I learned to protest in my earliest days. I remember being accosted by 2 hall monitors every day at PS 34, Queens. We had a dress code: girls wore dresses. That was the code. The hall monitors (bold 6th graders) were forcing a change in policy. The policy was that girls in pants were to be sent home. They felt that if all the girls would wear pants, the administration couldn't possibly send them all home. I was terrified of those girls. (after all, I was only 6.) My mom called the school regarding the bully girls, but in the mean time the policy changed. Those little 6th grade girls made a difference. I'd wear pants. Every day. Even if I wanted to wear a skirt.

In High School I was groomed for success. I would go on to high achievement. "You can be anything you want to be" they'd say. Think big. I'd say, "I'd like to be a teacher". "Ach! Silly girl! With your brains you can be so much more than a teacher!" the teachers would tell me this...(I figured if the teachers were hell bent on preventing me from teaching, it must really suck...) The only message louder than "don't ever be a teacher" was "Stay away from boys -- only foolish girls will go the way of the boy. Foolish girls want nothing more than to marry and make babies. You are so much better than that." And I was. I believed it. I was all that. I worked hard and got straight 'A's. I was the great white female hope. I was going to go on to great unimaginable success. I was woman. Hear me roar.

My parents weren't really big on all of this. It's not that they didn't want to see me succeed. They had a more rounded concept of what that word meant. They didn't go to college, yet were very successful in life. They had a great marriage, but against all odds were married at 18 (!!). They were church going, fun loving, awesome parents. (All the kids wanted to be me.) They didn't really care about all the peripheral stuff. They just wanted me to be happy. To be everything God created me to be. (I think they still are waiting on that...) They wanted college for me -- but they wanted the other stuff, too. Marriage, grandkids, "sweet happy life" stuff. The normal progression. But I was on the fast track to somewhere else.

I went on to the academic success that was expected of me. But what a dark place that became for me. I arrived at a destination of others choosing, pursuing the goals of other lives not lived. People who knew a brand of oppression I would never really understand saw the door of opportunity open, and they pushed me through it. I somehow had the ability to arrive somewhere they could only dream of. A Brave New World. But I had my dreams of my own, and sadly my dreams didn't fit in this World. Marriage and Family were certainly not encouraged here. I once expressed delight in a group of children playing in a field during a small group session held outside on a rare warm day (seeing children was rare as well). My professor said (with both horror and disgust) "How gross --why don't you just spread (2 syllables Ga-ross, and spa-read) your legs and become a mother!" I was clearly not understanding what was at stake here. Generations of women forced into indentured servitude with no other options. I was given by God the talent and by fate the timing to have everything they weren't able to have and I was gravitating toward my maternal instincts. What a waste. How disappointing I was to them.

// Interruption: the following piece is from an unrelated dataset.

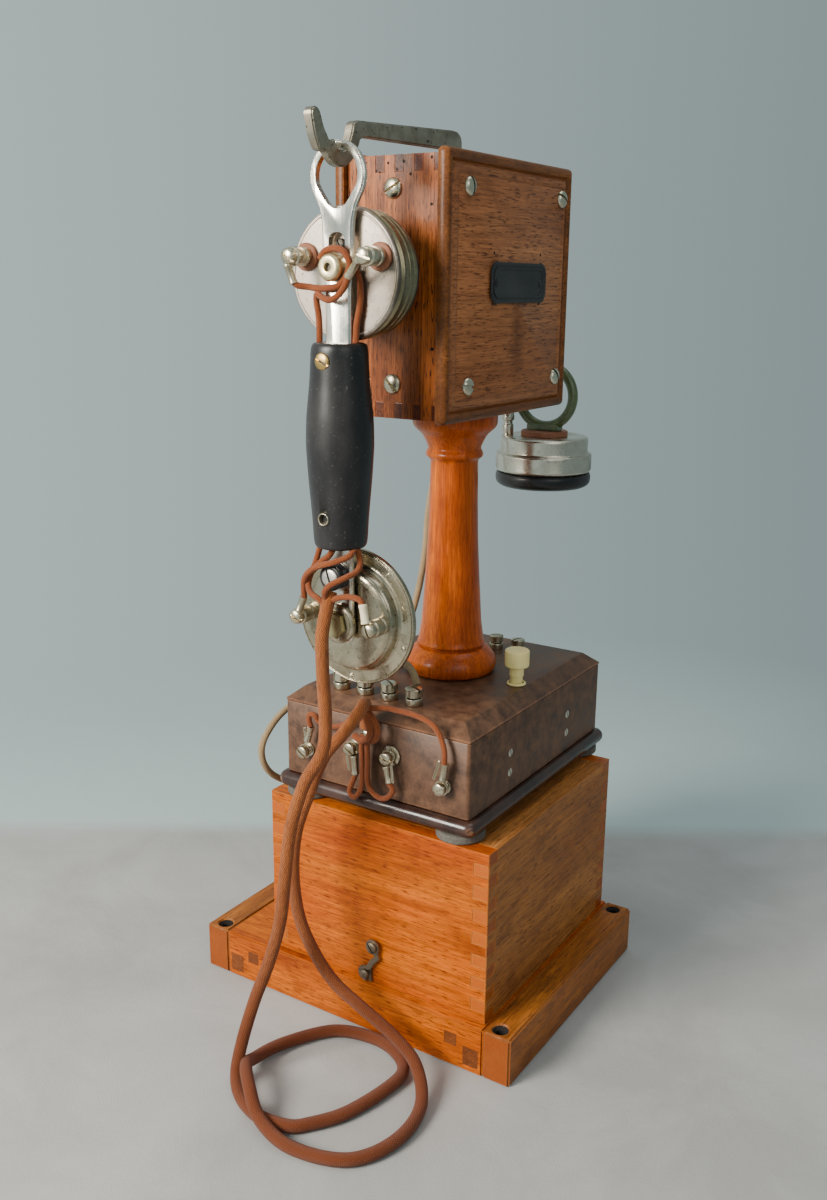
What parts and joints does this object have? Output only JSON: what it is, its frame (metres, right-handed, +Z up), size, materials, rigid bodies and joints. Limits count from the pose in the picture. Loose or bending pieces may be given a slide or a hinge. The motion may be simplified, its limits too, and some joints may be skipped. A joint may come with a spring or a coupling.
{
  "type": "desk telephone on battery box",
  "caption": "Antique desk telephone: wooden case on a turned column, handset on a switch hook, second hanging receiver, call button, wooden battery box under it.",
  "frame": {"origin": "middle of the plinth's underside, on the surface the object stands on", "axes": "+Z up; the front panel with the nameplate faces -Y; the handset hangs on the -X side"},
  "size_m": [0.3155, 0.2126, 0.4899],
  "materials": {
    "oak": "orange-brown varnished oak, semi-gloss",
    "walnut": "walnut, satin varnish",
    "mahogany": "orange-brown mahogany, French polished",
    "turned_wood": "turned and polished hardwood, glossy amber",
    "brown_paint": "chocolate-brown stained and waxed, matt",
    "ebony": "black polished, worn at the corners",
    "ebonite": "black hard rubber, satin",
    "nickel": "nickel plate, warm and slightly tarnished",
    "worn_nickel": "worn grey nickel plate",
    "brass": "spring brass, dull",
    "iron": "dark iron, bare or blackened",
    "green_magnet": "olive-green enamel",
    "ivory": "yellowed ivory, polished",
    "copper": "cotton-covered copper wire under varnish",
    "zinc_can": "dull zinc",
    "carbon": "matt carbon",
    "brown_braid": "orange-brown braided cotton",
    "beige_braid": "beige braided cotton",
    "grey_felt": "grey felt"
  },
  "bodies": {
    "root": {"back_panel": "walnut", "base_board": "ebony", "base_case": "brown_paint", "base_deck": "brown_paint", "battery_cell_1": "zinc_can", "battery_cell_2": "zinc_can", "battery_cord": "beige_braid", "battery_cover": "oak", "button_bush": "ivory", "button_spring": "brass", "case_frame": "mahogany", "coil_core": "iron", "coil_winding": "copper", "column": "turned_wood", "column_tie_rod": "iron", "contact_block": "ebonite", "contact_leaf": "brass", "deck_terminal_1": "nickel", "deck_terminal_2": "nickel", "deck_terminal_3": "nickel", "deck_terminal_4": "nickel", "foot_1": "grey_felt", "foot_2": "grey_felt", "foot_3": "grey_felt", "foot_4": "grey_felt", "front_panel": "walnut", "latch_pivot_screw": "iron", "latch_stud": "iron", "lever_bracket": "iron", "lever_pin": "iron", "line_terminal_1": "nickel", "line_terminal_2": "nickel", "line_terminal_3": "nickel", "line_terminal_4": "nickel", "line_terminal_5": "nickel", "main_cord": "brown_braid", "nameplate": "iron", "plinth": "oak", "receiver_cord": "beige_braid", "receiver_hook": "nickel"},
    "handset": {"handset_strip": "nickel", "handset_handle": "ebonite", "receiver_case": "nickel", "receiver_ear_cap": "ebonite", "receiver_diaphragm": "iron", "receiver_magnet": "iron", "receiver_clamp_nut": "nickel", "transmitter_case": "nickel", "mouthpiece": "ebonite", "carbon_capsule": "carbon", "transmitter_clamp_nut": "nickel", "cord_cleat": "ebonite"},
    "switch_lever": {"switch_lever": "worn_nickel"},
    "call_button": {"call_button": "ivory"},
    "second_receiver": {"second_receiver_case": "nickel", "second_receiver_cap": "ebonite", "second_receiver_diaphragm": "iron", "ring_magnet": "green_magnet"},
    "latch_hook": {"latch_hook": "iron"}
  },
  "joints": [
    {"name": "handset_lift", "type": "hinge", "parent": "root", "child": "handset", "pos_m": [-0.069, -0.0122, 0.5], "axis": [0, 1, 0], "range_deg": [0, 52], "deforming": ["main_cord"]},
    {"name": "hook_switch", "type": "hinge", "parent": "root", "child": "switch_lever", "pos_m": [0.0036, -0.0122, 0.4435], "axis": [0, 1, 0], "range_deg": [0, 2.6]},
    {"name": "button_press", "type": "slide", "parent": "root", "child": "call_button", "axis": [0, 0, -1], "range_m": [0, 0.003], "stiffness_N_per_m": 300},
    {"name": "receiver_lift", "type": "slide", "parent": "root", "child": "second_receiver", "axis": [0.7249, 0, 0.6889], "range_m": [0, 0.1], "deforming": ["receiver_cord"]},
    {"name": "latch_swing", "type": "hinge", "parent": "root", "child": "latch_hook", "pos_m": [-0.0764, -0.0167, 0.0531], "axis": [1, 0, 0], "range_deg": [0, 110]}
  ],
  "couplings": [
    {"joint": "hook_switch", "follows": "handset_lift", "ratio": 0.05}
  ]
}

And now look where I am. The view from here is much clearer than it was then. Although they would never call it this in a hundred years, I can see the oppression -- even though meted out with the best of intentions. It took me a long time to say that I even like being a girl. Let alone a being a wife or mother. (I'm still not sure about the wife thing...(my poor husband...). But I also see the other side of this coin quite clearly. I understand more than ever the very real place those people who were pushing me were pushing me away from. My own husband was raised in a brand of oppression that astounds me. Shocks me. I can't believe it exists. It seems impossible. Beth Keck has described it in her recent blog. It embodies all that stuff I heard about Christians but couldn't believe was possible. All that stuff my teachers were pushing me away from. Protecting me.

The bottom line on this is simple. It doesn't matter what side of the pendulum you find yourself -- oppression is that thing that drives you somewhere other than where you wanted to go. Where you knew you should go. Oppression is someone imposing their will and influence over your life in a compulsory manner. Oppression is that thing that pushed me from my path. It prevented me from being everything that God intended me to be. What's frightening to me is that no one could really push me without some degree of my permission. Your Pastor, the Christian Community, the Religious Right, the Pharasees -- all pushing you into an arbitrary box. It wasn't terrible for teachers to have high hopes for me. What was terrible was how far I ventured from the path of my dreams to please them. Until finally God retrieved me. Saved me. For I was lost from myself. Too bad it took so long. So glad it eventually happened. He picked me up and put me back on the path of my destiny. Are you on the path of yours?

I tell my children every day that they can be ANYTHING they want to be. EVERYTHING God created them to be. And I always tell them that of all the things I am and do and will do one day, being a Mom is "the bestest one of all". And I mean it.